When blood flows through the microfluidic device, cancer cells in the blood (shown in yellow) stick to microscopic posts lining the chip (shown in blue).
Test for Cancer Cells in Blood
An inexpensive microfluidic chip could lead to earlier cancer detection and treatment.
Source: “Isolation of rare cultivating tumour cells in cancer patients by microchip technology”
Mehmet Toner et al.
Nature 450: 1235-1239
Results: A microfluidic device designed by researchers at Massachusetts General Hospital in Boston can detect very low blood levels of cells from malignant tumors. In initial tests, the low-cost device detected such cells in the blood of all but one of 116 patients with various types of cancer.
Why it matters: A malignant tumor continually sheds cells into the bloodstream, spreading cancer to other tissues.
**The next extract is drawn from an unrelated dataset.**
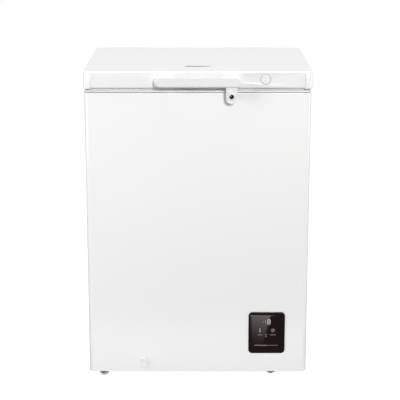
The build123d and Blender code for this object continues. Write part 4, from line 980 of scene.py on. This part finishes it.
def basket():
    (x0, y0, z0), (x1, y1, z1) = limits("basket_rim")
    (_, fy0, _), (_, fy1, fz1) = limits("basket_floor")
    rim_r, ring_r, grid_r, step = 2.5, 2.0, 1.6, 2.4
    left, right, z_rim = x0 + rim_r, x1 - rim_r, (z0 + z1) / 2
    z_floor = fz1 - ring_r
    wall = (fy1 - fy0) / 2 - ring_r
    rim_y = (y1 - y0) / 2 - rim_r
    xs = [left + 32 + (right - left - 64) * i / 7 for i in range(8)]
    ys = [MID_Y - wall + 28 + (2 * wall - 56) * i / 11 for i in range(12)]
    xm, hx = (left + right) / 2, (right - left) / 2
    ring = level_ring(hx, rim_y, 28, z_rim, 14, xm)
    show(wires("basket_rim_wire", [ring], rim_r, 6, closed=True), "basket_rim")
    floor = [[(x, MID_Y - wall, z_floor), (x, MID_Y + wall, z_floor)] for x in xs]
    floor += [[(left, y, z_floor - step), (right, y, z_floor - step)] for y in ys]
    show(wires("basket_floor_grid", floor, grid_r), "basket_floor")
    ring = level_ring(hx, wall, 28, z_floor, 14, xm)
    show(wires("basket_floor_ring", [ring], ring_r, closed=True), "basket_floor")
    walls = []
    for sy in (-1, 1):
        y = MID_Y + sy * wall
        for x in xs:
            route = [(x, y, z_floor), (x, y, z_rim), (x, MID_Y + sy * (rim_y - 1), z_rim)]
            walls.append(bent(route, 5))
        for z in (z_rim - 70, z_rim - 135):
            walls.append([(left + 10, y - sy * step, z), (right - 10, y - sy * step, z)])
    for sx, x in ((-1, left), (1, right)):
        for y in ys:
            walls.append([(x, y, z_floor), (x, y, z_rim)])
        inner_x, reach = x - sx * step, wall - 8
        for z in (z_rim - 70, z_rim - 135):
            walls.append([(inner_x, MID_Y - reach, z), (inner_x, MID_Y + reach, z)])
    show(wires("basket_wall_grids", walls, grid_r), "basket_walls")
    grips = []
    for box in solid_boxes("basket_grips"):
        x, y, z = middle(box)
        half = (box[1][1] - box[0][1]) / 2
        profile = [(2.6, -half), (3.6, -half + 0.2), (4.2, -half + 1)]
        for k in range(15):
            profile += [(4.35, -half + 3 + 5.8 * k), (4.05, -half + 5 + 5.8 * k)]
        profile = [p for p in profile if p[1] < half - 1.5]
        profile += [(4.2, half - 1), (3.6, half - 0.2), (2.6, half)]
        grips.append(lathe("grip", profile, (x, y, z), "Y", 32, 60, ring=True))
    show(joined("basket_grip_sleeves", grips), "basket_grips")


def stopper():
    (x0, y0, z0), (x1, y1, z1) = limits("drain_stopper")
    x, y, r = (x0 + x1) / 2, (y0 + y1) / 2, (x1 - x0) / 2
    floor = z1 - 13
    head = [(6.7, 0.3), (r - 0.4, 0.3), (r, 0.8), (r, 2.8), (r - 0.4, 3.8), (r - 1.4, 4.3), (4, 4.3)]
    profile = [(6.0, z0), (6.6, z0 + 0.7)] + [(radius, floor + rise) for radius, rise in head]
    body = lathe("stopper_plug", profile, (x, y, 0), "Z", 48)
    grip = plate("grip", x, floor + 7.5, 18, 11, 5, y + 1.5, [(0.4, 0), (0, 0.4), (0, 2.6), (0.4, 3.0)])
    combine(body, grip, "UNION")
    show(body, "drain_stopper")


# ------------------------------------------------------------------ compressor
def compressor():
    """Deep-drawn shell with its welded lip and base plate."""
    (x0, y0, z0), (x1, y1, z1) = limits("compressor_pot")
    x, y = (x0 + x1) / 2, (y0 + y1) / 2
    base = z0 + 3
    r, tall = 60.0, z1 - base
    seam = base + tall * 0.45
    dome = [(r * math.cos(a), z1 - 28 + 28 * math.sin(a)) for a in quarter(10)[:-1]]
    dome = [(32 + (p[0] / r) * 28 if p[0] < r else r, p[1]) for p in dome]
    cup = [(32 + 28 * math.sin(a), base + 28 - 28 * math.cos(a)) for a in quarter(9)]
    profile = [(10, base)] + cup + [(r, seam), (r + 2.6, seam), (r + 3, seam + 0.5), (r + 3, seam + 4.5),
                                    (r + 2.6, seam + 5), (r, seam + 5)] + dome + [(10, z1)]
    body = lathe("compressor_shell", profile, (x, y, 0), "Z", 72)
    foot = [(0.5, z0), (0, z0 + 0.5), (0, z0 + 2.5), (0.5, z0 + 3)]
    combine(body, skin("base", stacked(77, 77, 12, foot, 8, x, y)), "UNION")
    show(smooth(body, 30), "compressor_pot")


casing()
rim()
liner()
back_sheet()
back_screws("cabinet_screws", "cabinet_screw_heads")
back_screws("leaf_screws", "leaf_screw_heads")
lid_cover()
for end_name, corner_sy in (("front", -1), ("rear", 1)):
    for side_name, corner_sx in (("left", -1), ("right", 1)):
        lid_corner(f"lid_corner_{end_name}_{side_name}", corner_sx, corner_sy)
lid_panel()
gasket()
handle()
hasp()
lock_cap()
badge()
bracket()
panel_glass = control_panel()
drain_cap()
roller("roller_wheel_front")
roller("roller_wheel_rear")
roller_housings()
foot("foot_front")
foot("foot_rear")
hinges()
gland()
basket()
stopper()
compressor()


# ------------------------------------------------------------------ floor, light and camera
def floor():
    """Wide white floor, clear from below, so that a view from there still sees the object. The light that it
    would throw up comes from floor_bounce instead."""
    mesh = bpy.data.meshes.new("studio_floor")
    size = 60.0
    corners = [(-size, -size, 0), (size, -size, 0), (size, size, 0), (-size, size, 0)]
    mesh.from_pydata(corners, [], [(0, 1, 2, 3)])
    obj = bpy.data.objects.new("studio_floor", mesh)
    scene.collection.objects.link(obj)
    material = bpy.data.materials.new("studio_floor")
    material.use_nodes = True
    shader = material.node_tree.nodes["Principled BSDF"]
    shader.inputs["Base Color"].default_value = (0.35, 0.35, 0.35, 1)
    shader.inputs["Roughness"].default_value = 0.9
    shader.inputs["Specular IOR Level"].default_value = 0.0
    shader.inputs["Emission Color"].default_value = (1, 1, 1, 1)
    shader.inputs["Emission Strength"].default_value = 0.9
    tree = material.node_tree
    add, link = tree.nodes.new, tree.links.new
    geometry = add("ShaderNodeNewGeometry")
    clear = add("ShaderNodeBsdfTransparent")
    sides = add("ShaderNodeMixShader")
    link(geometry.outputs["Backfacing"], sides.inputs["Fac"])
    link(shader.outputs["BSDF"], sides.inputs[1])
    link(clear.outputs["BSDF"], sides.inputs[2])
    link(sides.outputs["Shader"], tree.nodes["Material Output"].inputs["Surface"])
    mesh.materials.append(material)
    obj.visible_diffuse = False
    obj.visible_glossy = False
    obj.visible_shadow = False


def area(name, position, target, width, height, power):
    light = bpy.data.lights.new(name, "AREA")
    light.shape = "RECTANGLE"
    light.size, light.size_y = width, height
    light.energy = power
    obj = bpy.data.objects.new(name, light)
    obj.location = position
    direction = Vector(target) - Vector(position)
    obj.rotation_euler = direction.to_track_quat("-Z", "Y").to_euler()
    scene.collection.objects.link(obj)
    return obj


def world():
    """Dim grey studio, a little brighter upwards, and plain white where the camera looks past the object."""
    made = bpy.data.worlds.new("studio")
    scene.world = made
    made.use_nodes = True
    tree = made.node_tree
    add, link = tree.nodes.new, tree.links.new
    background = tree.nodes["Background"]
    coords = add("ShaderNodeTexCoord")
    split = add("ShaderNodeSeparateXYZ")
    ramp = add("ShaderNodeValToRGB")
    stops = ((0.0, BELOW), (0.47, BELOW), (0.53, LEVEL), (0.75, ABOVE), (1.0, ABOVE))
    ramp.color_ramp.elements[0].position, ramp.color_ramp.elements[1].position = stops[0][0], stops[-1][0]
    for position, _ in stops[1:-1]:
        ramp.color_ramp.elements.new(position)
    for element, (_, value) in zip(ramp.color_ramp.elements, stops):
        element.color = (value, value, value, 1)
    height = add("ShaderNodeMapRange")
    height.inputs["From Min"].default_value = -1.0
    seen = add("ShaderNodeLightPath")
    mix = add("ShaderNodeMixRGB")
    mix.inputs["Color2"].default_value = (1, 1, 1, 1)
    link(coords.outputs["Generated"], split.inputs["Vector"])
    link(split.outputs["Z"], height.inputs["Value"])
    link(height.outputs["Result"], ramp.inputs["Fac"])
    link(ramp.outputs["Color"], mix.inputs["Color1"])
    link(seen.outputs["Is Camera Ray"], mix.inputs["Fac"])
    link(mix.outputs["Color"], background.inputs["Color"])
    background.inputs["Strength"].default_value = 1.0


BELOW, LEVEL, ABOVE = 0.13, 0.18, 0.27
floor()
world()
area("overhead", (0.0, 0.2, 3.2), (0, 0, 0.6), 2.4, 2.4, 50)
area("backdrop", (0.0, 3.5, 1.4), (0, 0, 1.4), 5.0, 2.4, 17).visible_camera = False
area("key", (1.2, -6.5, 3.0), (0, -0.2, 0.5), 0.8, 0.8, 264)
area("left_box", (-2.9, -1.6, 1.1), (0, 0, 0.5), 1.1, 2.2, 57)
area("right_box", (2.9, -0.7, 1.0), (0, 0, 0.45), 1.1, 2.0, 36)
area("floor_bounce", (0.0, -1.2, -0.9), (0, -0.24, 0.1), 3.0, 0.3, 6.5)

EYE = Vector((0.0, -3.6135, 1.357))
camera = bpy.data.cameras.new("camera")
camera.sensor_fit = "HORIZONTAL"
camera.sensor_width = 36.0
camera.lens = 116.7
camera.shift_x = 0.0055
camera_object = bpy.data.objects.new("camera", camera)
camera_object.location = EYE
camera_object.rotation_euler = (math.radians(90 - 14.10), 0, 0)
scene.collection.objects.link(camera_object)
scene.camera = camera_object
scene.view_settings.view_transform = "Standard"


def sheen(glass):
    """A leaning card that only the panel's glass mirrors, fading downwards. It stands below the floor, where
    the glass sends the view, and leaves a slanting edge across the upper left of the panel."""
    low, high = (Vector(corner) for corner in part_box("control_glass"))
    centre = (low + high) / 2
    centre.y = low.y
    behind = Vector((EYE.x, 2 * centre.y - EYE.y, EYE.z))
    away = centre - behind
    forward = away.normalized()
    right = forward.cross(Vector((0, 0, 1))).normalized() * -1
    up = right.cross(forward)
    if up.z < 0:
        up.negate()
    lean, width, height, edge = math.radians(14.5), 0.6, 0.34, -0.004
    card_up = right * math.sin(lean) + up * math.cos(lean)
    card_right = right * math.cos(lean) - up * math.sin(lean)
    place = centre + away + right * edge - card_right * width / 2 + card_up * 0.04
    light = bpy.data.lights.new("glass_card", "AREA")
    light.shape = "RECTANGLE"
    light.size, light.size_y = width, height
    light.energy = 6.8
    light.color = (1.0, 0.93, 0.9)
    light.use_nodes = True
    tree = light.node_tree
    geometry = tree.nodes.new("ShaderNodeNewGeometry")
    split = tree.nodes.new("ShaderNodeSeparateXYZ")
    fade = tree.nodes.new("ShaderNodeMapRange")
    fade.interpolation_type = "SMOOTHSTEP"
    fade.inputs["From Min"].default_value = 0.1
    tree.links.new(geometry.outputs["Parametric"], split.inputs["Vector"])
    tree.links.new(split.outputs["Y"], fade.inputs["Value"])
    tree.links.new(fade.outputs["Result"], tree.nodes["Emission"].inputs["Strength"])
    obj = bpy.data.objects.new("glass_card", light)
    turn = Matrix((-card_right, card_up, forward)).transposed()
    obj.matrix_world = Matrix.Translation(place) @ turn.to_4x4()
    scene.collection.objects.link(obj)
    receivers = bpy.data.collections.new("glass_only")
    receivers.objects.link(glass)
    obj.light_linking.receiver_collection = receivers
    obj.visible_camera = False


sheen(panel_glass)

bpy.context.view_layer.update()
Changes in the number of circulating cancer cells indicate changes in the size of the tumor during treatment. A cheap way to detect and monitor those cancer cells could allow doctors to regularly assess the effectiveness of treatment, as they do by measuring levels of viral RNA in HIV patients. Researchers can also examine cells captured on the microfluidic chip for molecular markers that suggest a more aggressive form of cancer or a type of tumor that will respond to specific drugs.
Methods: The device consists of a business-card-size silicon chip dotted with 80,000 microscopic posts. Each post is coated with a molecule that binds to a specific protein found on most cells originating from solid tumors, such as those found in breast, lung, and prostate cancer. As blood flows through small channels in the chip, tumor cells stick to the posts.
Next steps: Larger clinical trials involving patients with lung and prostate cancer will help determine how best to use the chip.